Dracula The Un-Dead was supposedly written based on Stoker’s original notes—yet the authors took more than their share of liberties, changing dates, facts…even whole themes. Though the original story was supposed to have taken place in 1893, Stoker and Holt decided, instead, to claim that it was actually 1888—in order to make it coincide with Jack the Ripper’s killing spree in London. That allows the authors to make some fancy (but pointless) historical connections, while also bringing in the completely unnecessary character of Inspector Cotford, a tough old detective who was disgraced by the Ripper murders (and who’s still trying to solve the case).

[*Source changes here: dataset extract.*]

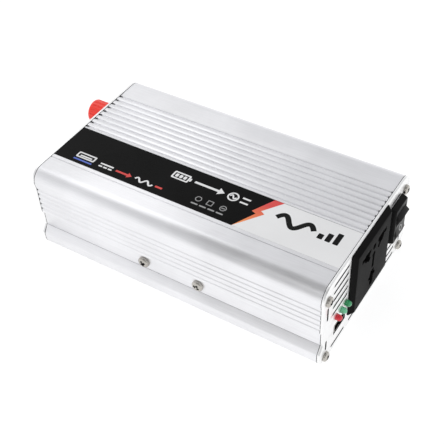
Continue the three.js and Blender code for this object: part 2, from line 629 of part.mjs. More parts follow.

Meanwhile, Dracula may or may not be really dead—and he may or may not have been a good guy. And, all these years later, an immortal Mina is still secretly in love with him—a fact that turned Jonathan into an angry, bitter drunk.

This certainly isn’t the Dracula that I so fondly remember. Instead of staying faithful to the story, the characters, and the style of the original, Stoker and Holt have turned the sequel into a long and baffling mess. Though they attempt to fill the story with suspense and surprises (most of which aren’t all that surprising), the story’s twists and turns will only succeed in confusing readers even more.

Perhaps the novel’s greatest offense, however, is that it simply tries too hard to be clever. Stoker and Holt go out of their way to force the story’s historical context—including a run-in with the first man to fly across the English Channel, repeated references to “new-fangled” inventions, and, of course, that whole business of The Ripper. The story concludes with one final historical zinger, too—one that’s just too shameless for words.

As if that weren’t enough, the story also includes Bram Stoker himself as one of the characters—a down-on-his-luck theater owner who’s trying to produce his novel, Dracula, for the stage, in a last-ditch attempt to make something of himself. Again, it’s all too shameless.

Instead of dark and haunting, Dracula The Un-Dead is cheap and sensationalized, and it feels like little more than an attempt to capitalize on the recent vampire craze. Fans of Bram Stoker’s Dracula will be disturbed and disappointed—and curious Twilight fans (even goth college kids) will quickly lose interest.